At a Tuesday morning work session, the council took up a resolution backed by members Valerie Therrien and Crystal Tidwell that calls for making all Polaris Working Group meetings open to the public.

The group formed to fundraise for the demolition project and help plan for future development. Over the course of the building’s demolition, the group has been meeting behind closed doors, with updates delivered primarily through intermittent reports from Fairbanks Mayor David Pruhs at city council meetings.

Councilmember Valerie Therrien said she thinks community interest in the site’s future is picking up now that the old high-rise in the center of downtown has been reduced to rubble.

“And so I felt that it was important from now on for the meetings to be publicly noticed and open to attendance,” she said.

The resolution also reasons that the site is city-owned property, and that the demolition required a lot of city resources.

Councilmember Lonny Marney said he’s on board with the measure, and that he finds the purview of the group mysterious.
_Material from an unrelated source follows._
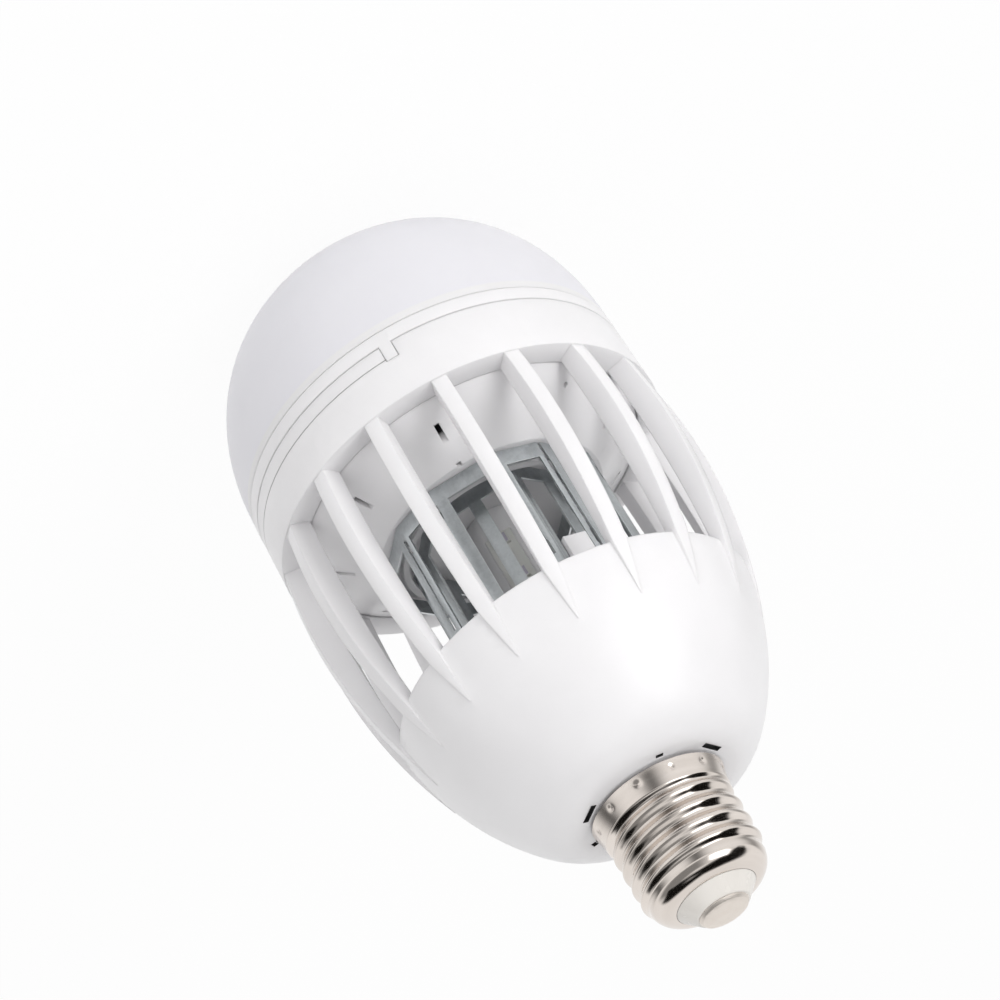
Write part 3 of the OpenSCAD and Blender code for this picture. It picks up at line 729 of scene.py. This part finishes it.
outer = [(DOME_R - 0.3, RIM_TOP), (DOME_R - 0.09, RIM_TOP + 0.09), (DOME_R, RIM_TOP + 0.3)]
outer += dome_outline(DOME_R, DOME_H, 64)
inner = dome_outline(DOME_R - DOME_WALL, DOME_H - DOME_WALL, 48)
inner.reverse()
inner += [(DOME_R - DOME_WALL, RIM_TOP)]
dome = lathe("diffuser_dome", list(reversed(outer)) + [(DOME_R - DOME_WALL, RIM_TOP)] + list(reversed(inner))[1:], 192)
finish_piece(dome, "diffuser", "milky_plastic", milky_plastic)
painted_rim_light(milky_plastic)
print("dome faces:", len(dome.data.polygons))

# %% [markdown]
# ## Floor and light
# A pale floor lies under the lamp. The camera and mirror-like surfaces see it partly as plain
# white, which is what a white studio looks like, and the rest of it is lit, so it keeps the
# lamp's shadow. One big soft lamp stands to the camera's right and one weak lamp fills.

# %% Lay the floor
def white_floor():
    material = bpy.data.materials.new("studio_floor")
    material.use_nodes = True
    tree = material.node_tree
    tree.nodes.clear()
    output = tree.nodes.new("ShaderNodeOutputMaterial")
    lit = tree.nodes.new("ShaderNodeBsdfDiffuse")
    lit.inputs["Color"].default_value = (0.9, 0.9, 0.9, 1)
    plain = tree.nodes.new("ShaderNodeEmission")
    path = tree.nodes.new("ShaderNodeLightPath")
    seen = tree.nodes.new("ShaderNodeMath")
    seen.operation = "MAXIMUM"
    tree.links.new(path.outputs["Is Camera Ray"], seen.inputs[0])
    tree.links.new(path.outputs["Is Glossy Ray"], seen.inputs[1])
    also = tree.nodes.new("ShaderNodeMath")
    also.operation = "MAXIMUM"
    tree.links.new(seen.outputs[0], also.inputs[0])
    tree.links.new(path.outputs["Is Transmission Ray"], also.inputs[1])
    share = tree.nodes.new("ShaderNodeMath")
    share.operation = "MULTIPLY"
    share.inputs[1].default_value = 0.94
    tree.links.new(also.outputs[0], share.inputs[0])
    mix = tree.nodes.new("ShaderNodeMixShader")
    tree.links.new(share.outputs[0], mix.inputs["Fac"])
    tree.links.new(lit.outputs[0], mix.inputs[1])
    tree.links.new(plain.outputs[0], mix.inputs[2])
    tree.links.new(mix.outputs[0], output.inputs["Surface"])
    return material


FLOOR_GAP = 0.0006
floor_z = cad_box[0].z - FLOOR_GAP
mesh = bpy.data.meshes.new("floor")
side = 4.0
mesh.from_pydata([(-side, -side, floor_z), (side, -side, floor_z), (side, side, floor_z), (-side, side, floor_z)],
                 [], [(0, 1, 2, 3)])
floor = bpy.data.objects.new("floor", mesh)
scene.collection.objects.link(floor)
floor.data.materials.append(white_floor())
print("floor at", round(floor_z, 4))

# %% Hang the lamps
CENTRE = Vector((0, 0, -0.085))


def studio_point(right, up, back):
    return CENTRE + CAMERA_RIGHT * right + CAMERA_UP * up - CAMERA_FORWARD * back


def soft_lamp(name, place, size, power):
    data = bpy.data.lights.new(name, "AREA")
    data.shape = "DISK"
    data.size = size
    data.energy = power
    lamp = bpy.data.objects.new(name, data)
    scene.collection.objects.link(lamp)
    lamp.visible_glossy = False
    lamp.location = place
    lamp.rotation_mode = "QUATERNION"
    lamp.rotation_quaternion = (CENTRE - place).to_track_quat("-Z", "Y")
    return lamp


soft_lamp("key", studio_point(0.65, 0.45, 0.9), 0.7, 6.2)
soft_lamp("fill", studio_point(-0.9, 0.3, 0.9), 0.9, 3.6)
soft_lamp("top", Vector((0.1, -0.15, 0.95)), 0.8, 1.9)

# %% [markdown]
# Bare metal shows what stands round it. A studio is partly dark, so the shiny cap has deep
# streaks. Two hoods, seen only in reflections, give them. Each is a part of a ball round the
# cap, clear where its darkness is 0 and black where it is 1. Azimuth 0 is towards the camera.
# The lamps stay out of the reflections, and a soft glow on the high hood stands for the key.

# %% Stand the dark hoods
CAP_MIDDLE = Vector((0, 0, -0.014))


def window(value, start, full, fall, end):
    return smoothstep(start, full, value) * (1 - smoothstep(fall, end, value))


def high_darkness(azimuth, elevation):
    a, e = math.radians(azimuth), math.radians(elevation)
    over = math.degrees(math.atan2(math.sin(e), math.cos(a) * math.cos(e)))
    aside = math.degrees(math.asin(math.sin(a) * math.cos(e)))
    rim = 88 + 0.45 * abs(aside)
    above = window(over, 54, 66, rim, rim + 14) * window(aside, -86, -72, 54, 66)
    beside = window(elevation, 8, 20, 46, 56)
    beside *= 0.72 * window(azimuth, -30, 0, 84, 108) + 0.25 * window(azimuth, -118, -100, -30, 0)
    pale_spot = math.exp(-((aside - 14) / 8) ** 2 - ((over - 76) / 4) ** 2)
    return max(above, beside) * (1 - 0.35 * pale_spot) * (1 - key_glow(azimuth, elevation))


def key_glow(azimuth, elevation):
    return window(azimuth, -74, -64, -34, -24) * window(elevation, 14, 22, 38, 46)


def no_glow(azimuth, elevation):
    return 0.0


def low_darkness(azimuth, elevation):
    lobes = sum(share * math.exp(-((azimuth - middle) / half) ** 2)
                for middle, half, share in ((78, 20, 0.85), (-8, 17, 0.8), (-118, 18, 0.6)))
    return lobes * window(elevation, -58, -42, 0, 8)


def hood_finish():
    material = bpy.data.materials.new("hood")
    material.use_nodes = True
    tree = material.node_tree
    tree.nodes.clear()
    dark = add_node(material, "ShaderNodeAttribute", attribute_name="darkness")
    clear = add_node(material, "ShaderNodeBsdfTransparent")
    black = add_node(material, "ShaderNodeBsdfDiffuse", Color=(0.012, 0.011, 0.010, 1))
    mix = add_node(material, "ShaderNodeMixShader", [("Fac", dark.outputs["Fac"])])
    tree.links.new(clear.outputs[0], mix.inputs[1])
    tree.links.new(black.outputs[0], mix.inputs[2])
    glow = add_node(material, "ShaderNodeAttribute", attribute_name="glow")
    light = add_node(material, "ShaderNodeEmission", [("Strength", glow.outputs["Fac"])])
    both = add_node(material, "ShaderNodeAddShader")
    tree.links.new(mix.outputs[0], both.inputs[0])
    tree.links.new(light.outputs[0], both.inputs[1])
    add_node(material, "ShaderNodeOutputMaterial", [("Surface", both.outputs[0])])
    return material


def hood(name, distance, azimuths, elevations, darkness, glow, material):
    columns, rows = 120, 40
    points, levels, glows = [], [], []
    for i in range(columns + 1):
        for k in range(rows + 1):
            azimuth = azimuths[0] + (azimuths[1] - azimuths[0]) * i / columns
            elevation = elevations[0] + (elevations[1] - elevations[0]) * k / rows
            a, e = math.radians(azimuth), math.radians(elevation)
            points.append(CAP_MIDDLE + distance * Vector((math.sin(a) * math.cos(e), -math.cos(a) * math.cos(e), math.sin(e))))
            levels.append(darkness(azimuth, elevation))
            glows.append(1.7 * glow(azimuth, elevation))
    faces = [(i * (rows + 1) + k, (i + 1) * (rows + 1) + k, (i + 1) * (rows + 1) + k + 1, i * (rows + 1) + k + 1)
             for i in range(columns) for k in range(rows)]
    mesh = bpy.data.meshes.new(name)
    mesh.from_pydata(points, [], faces)
    mesh.attributes.new("darkness", "FLOAT", "POINT").data.foreach_set("value", levels)
    mesh.attributes.new("glow", "FLOAT", "POINT").data.foreach_set("value", glows)
    mesh.materials.append(material)
    piece = bpy.data.objects.new(name, mesh)
    scene.collection.objects.link(piece)
    piece.visible_camera = piece.visible_diffuse = piece.visible_shadow = piece.visible_transmission = False


hood_material = hood_finish()
hood("high_hood", 1.6, (-180, 180), (5, 90), high_darkness, key_glow, hood_material)
hood("low_hood", 0.15, (-150, 130), (-60, 10), low_darkness, no_glow, hood_material)

world = bpy.data.worlds.new("studio")
scene.world = world
world.use_nodes = True
tree = world.node_tree
background = tree.nodes["Background"]
background.inputs["Color"].default_value = (1, 1, 1, 1)
path = tree.nodes.new("ShaderNodeLightPath")
first = tree.nodes.new("ShaderNodeMath")
first.operation = "MAXIMUM"
tree.links.new(path.outputs["Is Camera Ray"], first.inputs[0])
tree.links.new(path.outputs["Is Glossy Ray"], first.inputs[1])
second = tree.nodes.new("ShaderNodeMath")
second.operation = "MAXIMUM"
tree.links.new(first.outputs[0], second.inputs[0])
tree.links.new(path.outputs["Is Transmission Ray"], second.inputs[1])
level = tree.nodes.new("ShaderNodeMapRange")
level.inputs["To Min"].default_value = 0.62
level.inputs["To Max"].default_value = 1.0
tree.links.new(second.outputs[0], level.inputs["Value"])
tree.links.new(level.outputs["Result"], background.inputs["Strength"])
“I’ve been on council for five years, and it’s still a mystery what this group does. I don’t know when it meets, or where it meets, or who’s on the group. It’s just kind of a mystery, not real transparent in my mind,” he said.

But others didn’t exactly share those concerns, or thought other considerations outweighed them.

Councilmember Sue Sprinkle, who’s a member of the group, said they sometimes handle confidential or sensitive financial information.

Councilmember John Ringstad, another member of the working group, agreed. And he said that while having more regular updates at council meetings would be a good move, too much input while the group is hashing out details or drafting documents could get in the way.

“I don’t know that we need public involvement every time we have a discussion,” he said. “That becomes cumbersome, to me.”

Mayor Pruhs added that the group is almost done with a letter meant to gauge developers’ interest, which will be available for the council to review before it’s released. He said that will be out for 90 days and will be followed by a formal request for proposals.

“You’ll be seeing it,” he said. “You’ll be involved in it, as you have been the whole time on the Polaris site itself.”

He offered a different resolution Tuesday that would name the working group as an ad hoc committee of the Fairbanks City Council, with members selected by the mayor. But he said the meetings still wouldn’t be publicly noticed.

Pruhs also identified the current members of the group as himself, Sprinkle, Ringstad, City Engineer Bob Pristash, City Chief of Staff Michael Sanders and local architect CB Bettisworth.

Neither resolution moved forward Tuesday, since the council doesn’t take final votes during work sessions.